The department has created a hemp processing license to provide consistency and comply with new United States Department of Agriculture (USDA) oversight established in the 2018 Farm Bill. The proposed rule will help the Department of Agriculture avoid jurisdictional confusion with the Department of Public Health and Human Services (DPHHS) and allow new businesses to have some degree of regulatory certainty.

The rules allow persons wanting to process hemp plants or plant parts to apply for a Hemp Processor license. The processor license allows licensees to produce derivatives that may be included in products for food, fiber, oils, supplements or drugs (excluding THC) for the wholesale or ingredient market. Hemp processors must comply with city, county, and tribal ordinances and laws. The approval of manufactured hemp derived products at the retail level continue to be subject to the laws and regulations of the United States Food and Drug Association (FDA) and the Montana Department of Public Health and Human Services (DPHHS).

An applicant may apply for a license to process hemp floral and root extracts (Part A) and/or to process hemp grain, seed, seed oil and fiber (Part B) on the same application form. Part A is required of persons who process hemp floral or root extracts and the fee is $2,500 per calendar year. Part A also allows for the processing of hemp grain, seed, seed oil and fiber. Part B is voluntary and only allows for the processing of hemp grain, seed, seed oil and fiber, the fee is $1,000 per calendar year.

The license expires on December 31 of each calendar year. The application period will remain open throughout the year. Persons who have a current and compliant hemp Grower’s license can process their own hemp production without a Processor license.

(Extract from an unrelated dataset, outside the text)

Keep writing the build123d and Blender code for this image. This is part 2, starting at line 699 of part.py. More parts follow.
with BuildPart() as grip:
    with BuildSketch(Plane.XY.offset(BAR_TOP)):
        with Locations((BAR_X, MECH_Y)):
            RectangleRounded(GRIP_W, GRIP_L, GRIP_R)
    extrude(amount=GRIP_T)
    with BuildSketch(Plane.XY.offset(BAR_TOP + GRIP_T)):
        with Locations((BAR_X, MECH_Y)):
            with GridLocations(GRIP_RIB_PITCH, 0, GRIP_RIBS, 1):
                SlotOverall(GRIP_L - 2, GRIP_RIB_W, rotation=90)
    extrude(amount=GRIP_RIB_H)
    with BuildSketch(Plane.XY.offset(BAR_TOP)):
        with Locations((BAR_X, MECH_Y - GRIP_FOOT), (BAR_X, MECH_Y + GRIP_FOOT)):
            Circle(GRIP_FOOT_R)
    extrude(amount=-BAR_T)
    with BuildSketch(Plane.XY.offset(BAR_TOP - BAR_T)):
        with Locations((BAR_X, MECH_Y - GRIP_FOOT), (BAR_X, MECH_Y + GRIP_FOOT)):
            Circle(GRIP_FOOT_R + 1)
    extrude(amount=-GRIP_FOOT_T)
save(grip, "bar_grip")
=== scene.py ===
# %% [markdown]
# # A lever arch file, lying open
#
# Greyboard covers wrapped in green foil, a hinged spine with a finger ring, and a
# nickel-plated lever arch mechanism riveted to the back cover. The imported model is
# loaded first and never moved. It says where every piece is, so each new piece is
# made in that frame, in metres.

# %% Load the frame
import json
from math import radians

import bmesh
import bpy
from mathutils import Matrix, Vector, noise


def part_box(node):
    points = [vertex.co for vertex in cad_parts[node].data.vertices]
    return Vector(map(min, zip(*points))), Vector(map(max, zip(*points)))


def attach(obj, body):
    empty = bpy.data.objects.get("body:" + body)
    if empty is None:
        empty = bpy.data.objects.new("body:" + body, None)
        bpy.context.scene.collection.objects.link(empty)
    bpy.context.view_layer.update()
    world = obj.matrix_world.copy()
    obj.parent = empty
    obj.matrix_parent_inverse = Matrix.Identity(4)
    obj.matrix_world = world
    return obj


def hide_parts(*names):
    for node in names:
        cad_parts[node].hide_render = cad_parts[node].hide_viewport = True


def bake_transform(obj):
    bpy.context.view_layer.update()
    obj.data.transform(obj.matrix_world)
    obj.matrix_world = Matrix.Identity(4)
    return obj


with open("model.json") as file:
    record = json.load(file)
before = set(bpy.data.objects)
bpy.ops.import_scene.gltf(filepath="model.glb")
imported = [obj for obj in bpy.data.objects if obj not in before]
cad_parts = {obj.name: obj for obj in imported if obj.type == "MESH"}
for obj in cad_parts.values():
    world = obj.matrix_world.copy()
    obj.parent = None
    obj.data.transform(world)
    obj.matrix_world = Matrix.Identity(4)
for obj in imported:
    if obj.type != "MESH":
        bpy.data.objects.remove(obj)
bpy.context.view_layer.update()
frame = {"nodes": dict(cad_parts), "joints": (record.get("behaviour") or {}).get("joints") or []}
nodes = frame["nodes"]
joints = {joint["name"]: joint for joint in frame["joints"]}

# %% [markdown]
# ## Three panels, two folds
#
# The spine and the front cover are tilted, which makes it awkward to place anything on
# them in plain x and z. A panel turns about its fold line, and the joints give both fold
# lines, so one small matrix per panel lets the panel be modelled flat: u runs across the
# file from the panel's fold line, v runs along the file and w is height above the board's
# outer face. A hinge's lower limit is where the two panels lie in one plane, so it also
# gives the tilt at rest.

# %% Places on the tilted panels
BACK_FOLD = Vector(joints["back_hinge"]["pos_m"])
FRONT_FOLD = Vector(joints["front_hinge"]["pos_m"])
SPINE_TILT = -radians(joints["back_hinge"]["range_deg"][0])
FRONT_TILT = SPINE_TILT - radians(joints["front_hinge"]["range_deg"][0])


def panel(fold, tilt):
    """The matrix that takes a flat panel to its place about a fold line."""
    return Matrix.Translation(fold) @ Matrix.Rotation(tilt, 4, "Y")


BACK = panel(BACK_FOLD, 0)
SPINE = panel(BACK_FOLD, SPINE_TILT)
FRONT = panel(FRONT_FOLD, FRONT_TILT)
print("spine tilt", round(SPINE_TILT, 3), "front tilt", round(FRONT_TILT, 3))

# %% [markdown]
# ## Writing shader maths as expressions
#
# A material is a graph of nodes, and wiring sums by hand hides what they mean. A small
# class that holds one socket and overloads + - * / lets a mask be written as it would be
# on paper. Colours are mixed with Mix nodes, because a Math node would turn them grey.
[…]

Each physical location that conducts processing must be licensed separately and applied for on a separate form. A physical location is defined as processing and storage/warehouse structures within a 1-mile radius.

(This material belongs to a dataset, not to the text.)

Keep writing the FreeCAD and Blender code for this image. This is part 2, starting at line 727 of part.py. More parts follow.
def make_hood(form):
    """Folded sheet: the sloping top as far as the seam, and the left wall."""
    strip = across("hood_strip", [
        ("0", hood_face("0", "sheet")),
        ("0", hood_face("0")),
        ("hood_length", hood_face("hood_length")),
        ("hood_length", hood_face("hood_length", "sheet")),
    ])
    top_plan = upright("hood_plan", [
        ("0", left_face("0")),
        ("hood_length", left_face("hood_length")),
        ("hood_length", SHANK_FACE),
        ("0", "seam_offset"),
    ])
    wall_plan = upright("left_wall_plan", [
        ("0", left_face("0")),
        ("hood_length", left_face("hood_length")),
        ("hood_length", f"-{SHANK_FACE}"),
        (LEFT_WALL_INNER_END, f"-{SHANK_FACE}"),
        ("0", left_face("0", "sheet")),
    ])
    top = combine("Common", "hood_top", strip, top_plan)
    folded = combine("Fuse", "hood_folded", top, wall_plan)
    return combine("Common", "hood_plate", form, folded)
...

A hemp processor is subject to an inspection that may include THC testing, pesticide testing or any other testing requested by law enforcement or the department. All hemp and the products/by-products derived from hemp must comply with state and federal law. THC extracted from hemp plants or hemp floral extraction must be legally disposed of in a manner consistent with state and federal regulations. Manufacturers purchasing from licensed hemp processors in Montana are not required to possess a hemp Processor’s license.


Hemp Processing - Commodity Dealer Exemption

The department recognizes a need for regulatory flexibility to allow new market entrants in the hemp industry. As such, the department is providing a temporary exemption for the Commodity Dealer license in calendar year 2019 and 2020. However, producers and buyers alike should be aware of the potential dangers associated with doing business with or as non-bonded processors. The hemp industry has associated risks that are not inherent to traditional commodity trading. The department continues to encourage buyers to acquire a Commodity Dealer and/or Commodity Warehouse license through the normal channels and for growers to vet any buyer of their hemp crop. However, a person or entity who possesses a hemp Processor license may contract with licensed Montana hemp growers without a Commodity Dealer license under the following conditions:

  1. the hemp producer signs a written statement, acknowledging the hemp processor is not a licensed commodity dealer in Montana and that the processor does not have a commodity dealer bond; the Processor must keep the written record on file for a minimum of 1-year after the purchase of any product,
  2. the total amount of contracted hemp does not exceed $10 million in the license year; or
  3. they are purchasing or processing hemp stalks for fiber.
  4. Additionally, hemp processors are subject to all remedies of the department included in Section 80-4-612, MCA, and powers of inspection included in Section 80-4-601, MCA. In the event a hemp processor does not pay a licensed hemp producer possessing a contract that would otherwise be subject to Agricultural Commodity Dealer laws, the department may pursue remedies.